**PROBLEM TO WORK ON:** Return the complete listing that follows, with each line reproduced exactly.

Records from a dataset:
────────

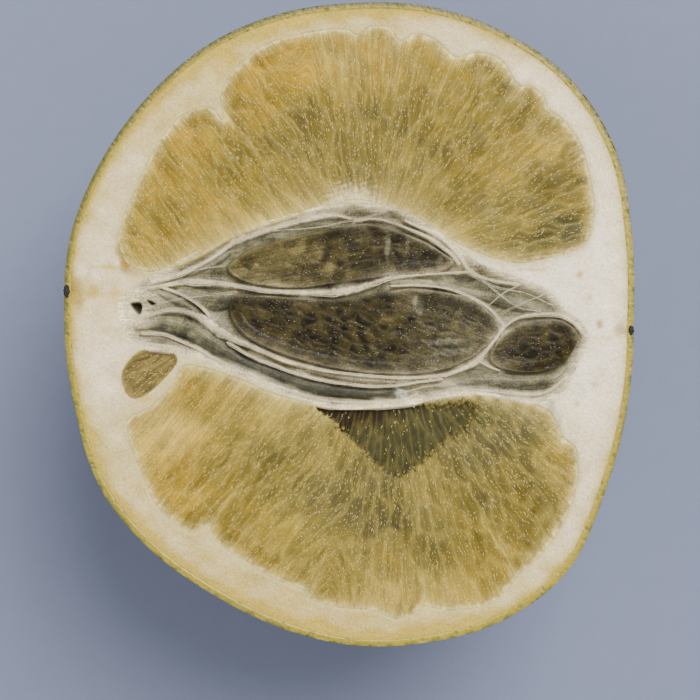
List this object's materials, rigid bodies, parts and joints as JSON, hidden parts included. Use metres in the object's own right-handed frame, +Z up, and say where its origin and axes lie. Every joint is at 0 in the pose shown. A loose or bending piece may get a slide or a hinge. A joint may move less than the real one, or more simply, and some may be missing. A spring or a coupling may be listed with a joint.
{
  "type": "bergamot half",
  "caption": "Half of a green-yellow bergamot, cut lengthwise, lying on its rind with pulp, membranes and open core facing up.",
  "frame": {"origin": "middle of the base, on the small flat spot of the rind that the half rests on", "axes": "+Z up, square out of the level cut face; +X towards the blossom end and -X towards the stem end; +Y across the fruit, its longest extent"},
  "size_m": [0.0673, 0.076, 0.037],
  "materials": {
    "flesh": "satin",
    "rind": "satin",
    "pith": "matte",
    "membrane": "satin",
    "scar": "matte"
  },
  "bodies": {
    "root": {"bergamot_half": "flesh"}
  },
  "joints": []
}
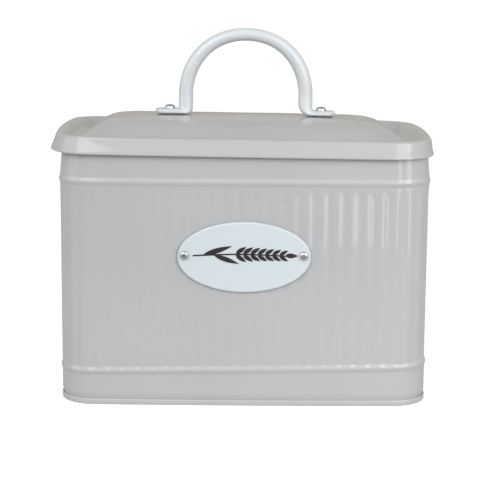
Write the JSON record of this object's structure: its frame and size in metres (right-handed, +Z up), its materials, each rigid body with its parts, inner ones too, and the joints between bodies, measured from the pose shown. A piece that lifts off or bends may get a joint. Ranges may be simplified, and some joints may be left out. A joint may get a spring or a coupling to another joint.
{
  "type": "crispbread storage tin",
  "caption": "Upright rounded-rectangle sheet steel food tin with fluted walls, a lift-off domed lid with an arched rod handle, and an oval front plate.",
  "frame": {"origin": "middle of the flat foot that the tin stands on", "axes": "+Z up, the front with the oval plate faces -Y, +X is right as seen from the front"},
  "size_m": [0.2228, 0.1346, 0.2138],
  "materials": {
    "body_enamel": "glossy light grey enamel",
    "lid_enamel": "glossy warm light grey enamel",
    "handle_enamel": "glossy off-white enamel",
    "plate_enamel": "glossy white enamel",
    "bright_steel": "bright zinc-plated"
  },
  "bodies": {
    "tin": {"body_shell": "body_enamel", "bottom_pan": "body_enamel", "label_plate": "plate_enamel", "plate_screw_left": "bright_steel", "plate_screw_right": "bright_steel", "plate_washer_left": "bright_steel", "plate_washer_right": "bright_steel", "plate_nut_left": "bright_steel", "plate_nut_right": "bright_steel"},
    "lid": {"lid_shell": "lid_enamel", "handle": "handle_enamel", "handle_screw_left": "bright_steel", "handle_screw_right": "bright_steel", "handle_washer_left": "bright_steel", "handle_washer_right": "bright_steel", "handle_nut_left": "bright_steel", "handle_nut_right": "bright_steel"}
  },
  "joints": [
    {"name": "lid_lift", "type": "slide", "parent": "tin", "child": "lid", "axis": [0, 0, 1], "range_m": [0, 0.08]}
  ]
}
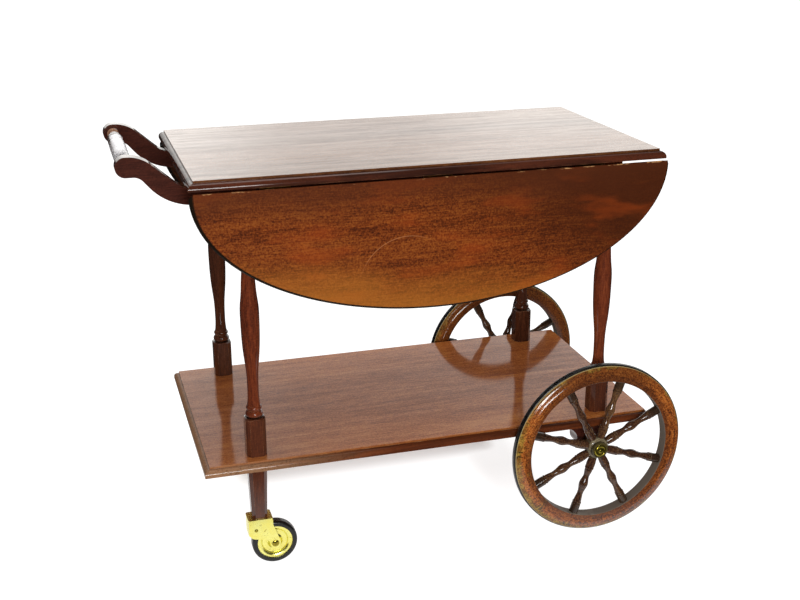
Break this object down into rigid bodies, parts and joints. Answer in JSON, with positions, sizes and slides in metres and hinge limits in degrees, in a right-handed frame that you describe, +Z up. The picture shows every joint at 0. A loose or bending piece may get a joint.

────────

**COMPLETED TASK:**
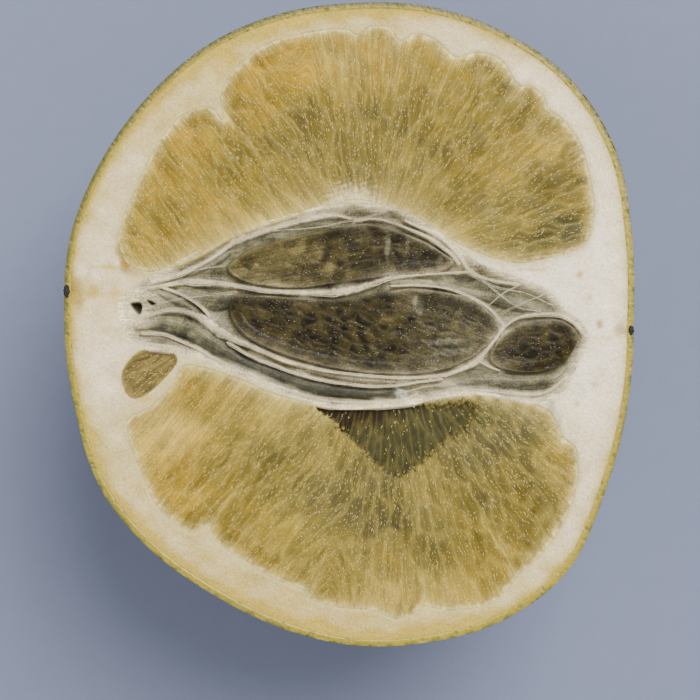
List this object's materials, rigid bodies, parts and joints as JSON, hidden parts included. Use metres in the object's own right-handed frame, +Z up, and say where its origin and axes lie. Every joint is at 0 in the pose shown. A loose or bending piece may get a slide or a hinge. A joint may move less than the real one, or more simply, and some may be missing. A spring or a coupling may be listed with a joint.
{
  "type": "bergamot half",
  "caption": "Half of a green-yellow bergamot, cut lengthwise, lying on its rind with pulp, membranes and open core facing up.",
  "frame": {"origin": "middle of the base, on the small flat spot of the rind that the half rests on", "axes": "+Z up, square out of the level cut face; +X towards the blossom end and -X towards the stem end; +Y across the fruit, its longest extent"},
  "size_m": [0.0673, 0.076, 0.037],
  "materials": {
    "flesh": "satin",
    "rind": "satin",
    "pith": "matte",
    "membrane": "satin",
    "scar": "matte"
  },
  "bodies": {
    "root": {"bergamot_half": "flesh"}
  },
  "joints": []
}
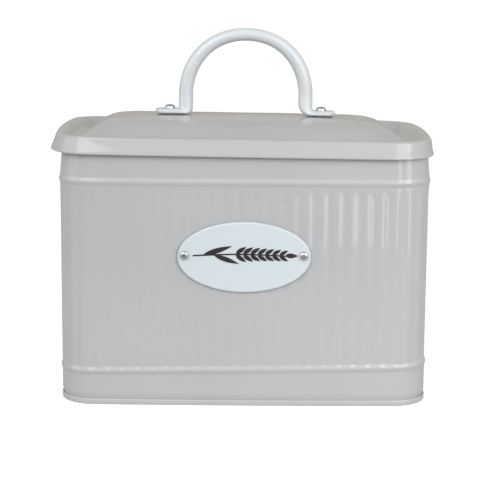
Write the JSON record of this object's structure: its frame and size in metres (right-handed, +Z up), its materials, each rigid body with its parts, inner ones too, and the joints between bodies, measured from the pose shown. A piece that lifts off or bends may get a joint. Ranges may be simplified, and some joints may be left out. A joint may get a spring or a coupling to another joint.
{
  "type": "crispbread storage tin",
  "caption": "Upright rounded-rectangle sheet steel food tin with fluted walls, a lift-off domed lid with an arched rod handle, and an oval front plate.",
  "frame": {"origin": "middle of the flat foot that the tin stands on", "axes": "+Z up, the front with the oval plate faces -Y, +X is right as seen from the front"},
  "size_m": [0.2228, 0.1346, 0.2138],
  "materials": {
    "body_enamel": "glossy light grey enamel",
    "lid_enamel": "glossy warm light grey enamel",
    "handle_enamel": "glossy off-white enamel",
    "plate_enamel": "glossy white enamel",
    "bright_steel": "bright zinc-plated"
  },
  "bodies": {
    "tin": {"body_shell": "body_enamel", "bottom_pan": "body_enamel", "label_plate": "plate_enamel", "plate_screw_left": "bright_steel", "plate_screw_right": "bright_steel", "plate_washer_left": "bright_steel", "plate_washer_right": "bright_steel", "plate_nut_left": "bright_steel", "plate_nut_right": "bright_steel"},
    "lid": {"lid_shell": "lid_enamel", "handle": "handle_enamel", "handle_screw_left": "bright_steel", "handle_screw_right": "bright_steel", "handle_washer_left": "bright_steel", "handle_washer_right": "bright_steel", "handle_nut_left": "bright_steel", "handle_nut_right": "bright_steel"}
  },
  "joints": [
    {"name": "lid_lift", "type": "slide", "parent": "tin", "child": "lid", "axis": [0, 0, 1], "range_m": [0, 0.08]}
  ]
}
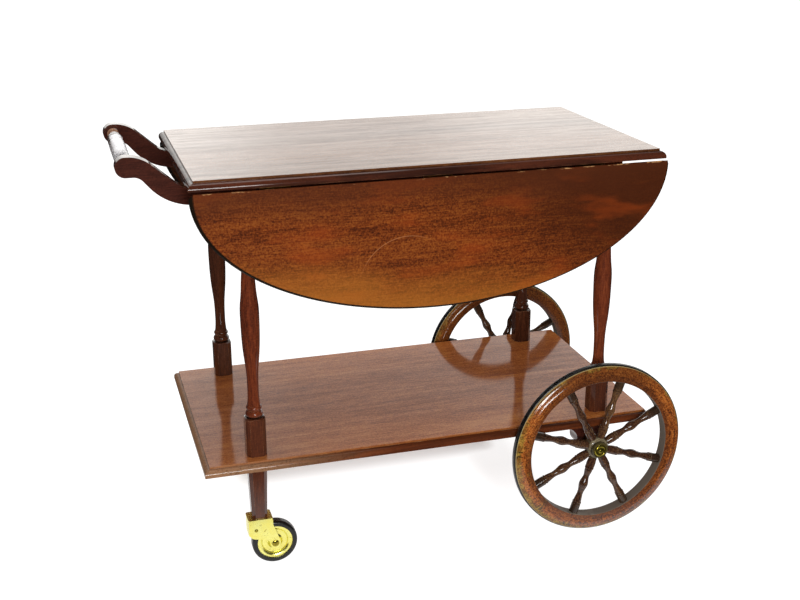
Break this object down into rigid bodies, parts and joints. Answer in JSON, with positions, sizes and slides in metres and hinge limits in degrees, in a right-handed frame that you describe, +Z up. The picture shows every joint at 0. A loose or bending piece may get a joint.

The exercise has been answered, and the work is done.